We might laugh about cafes where, whilst sipping on Earl Grey, you can pet a cat, snuggle with a hedgehog, or spend quality time with sheep. But animal therapy…it’s genuinely a thing.
The special bond between humans and animals dates as far back as prehistoric times, when the dog is thought to have first been domesticated. For millennia animals have been trained for working purposes, but there has long been more to our relationship with animals than mere functionality. The practice of keeping animals as pets has, up to the present day, been a part of nearly every culture and society throughout the world. As though it’s something that goes to the very core of our being.
When it comes to connection, animals are some of our best teachers. They have an ability to bring us out of our shells, and have been thought to positively influence our relationships with other humans. Animals also provide us with a huge source of comfort and companionship, and can have a profoundly relaxing and calming influence on our daily lives. For these reasons they have been thought to reduce anxiety and stress, and to help people living with, amongst other things, depression, post traumatic stress disorder (PTSD), and loneliness to live mentally healthier lives. Countless animals, whether working as official support animals or otherwise, have changed the lives of their human companions, even saved them.

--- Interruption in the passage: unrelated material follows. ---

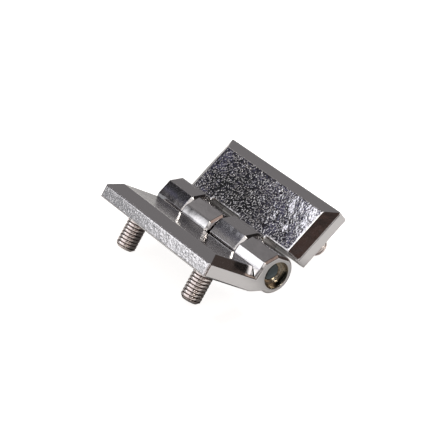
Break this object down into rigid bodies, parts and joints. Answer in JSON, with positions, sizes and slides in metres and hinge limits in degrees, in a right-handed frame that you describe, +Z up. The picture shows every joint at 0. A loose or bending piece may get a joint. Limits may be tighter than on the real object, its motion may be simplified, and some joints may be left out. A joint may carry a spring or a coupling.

Growing up I had two dogs and I spent much of my spare time riding horses at a local stables. Our dogs sadly passed away, and new chapters of my life took me to university and a job in London so horse riding became a thing of the past. I don’t think I fully appreciated what my four legged friends did for my mental health at the time, but I certainly missed them and their impact on my life when they were no longer a part of it. When I struggled with my mental health a few years ago I found myself reflecting on the time I spent with dogs and horses as a child, and wondered whether I was in need of a bit of animal therapy.
Sadly my life in a garden-less flat in London isn’t particularly conducive to owning a dog, so I had to seek out the next best thing. From time to time I would borrow my sister’s dog Olive, and take her for walks that would not only clear my head but also provide me with the kind of unconditional love and lack of judgement that I craved. A day spent with Olive was never a bad day, and I owe her much more than the long walks and dog treats that I gave her. Although she did get some rather luxurious dog shampoo out of it too.
l hadn’t sat on a horse for the best part of 17 years, and wondered if it was possible to gain anything except fear and apprehension from getting back in the saddle. I nervously booked myself onto a ride at the start of 2017, which could’ve gone one of two ways. But being around horses again instantly brought me a sense of calm, and an unspoken connection and understanding that can be hard to find in our daily lives.
Horses are now a huge part of my life, and have taken me to some incredible places. I’ve ridden them through the Welsh hills, raced them across the Mongolian steppe, had jaw dropping game sightings from horseback in South Africa, and most recently been immensely privileged to spend four months working with them at Estancia Los Potreros in Argentina. They’ve brought smiles to my face, and caused tears of joy to run from my eyes as I’ve galloped into the wind leaving behind the things that are weighing me down. They’ve known when I’m sad or when I’m heartbroken, and when I need them to just be there. They’ve taught me to listen to them, to trust their judgement, and to know when to listen to myself and to trust my own. And they’ve allowed me to get outdoors, to breathe in lungfuls of fresh country air, and to meet new friends from all over the world. I’m indebted to every single one of them all.
Whether it’s horses or dogs, cats or birds, hedgehogs or sheep, there are easy ways that you can incorporate animals into your life. If you don’t own a dog or cat, why not ask around and see if friends or family, or maybe even someone in your neighbourhood, needs help with theirs. Why not sit in the garden and admire the birds, or head to your local park or nature reserve. City and country farms are also a great place to spend time with animals and to connect with nature. Or you could sit in a cafe and stroke a cat, hedgehog or sheep while you drink a cup of Earl Grey.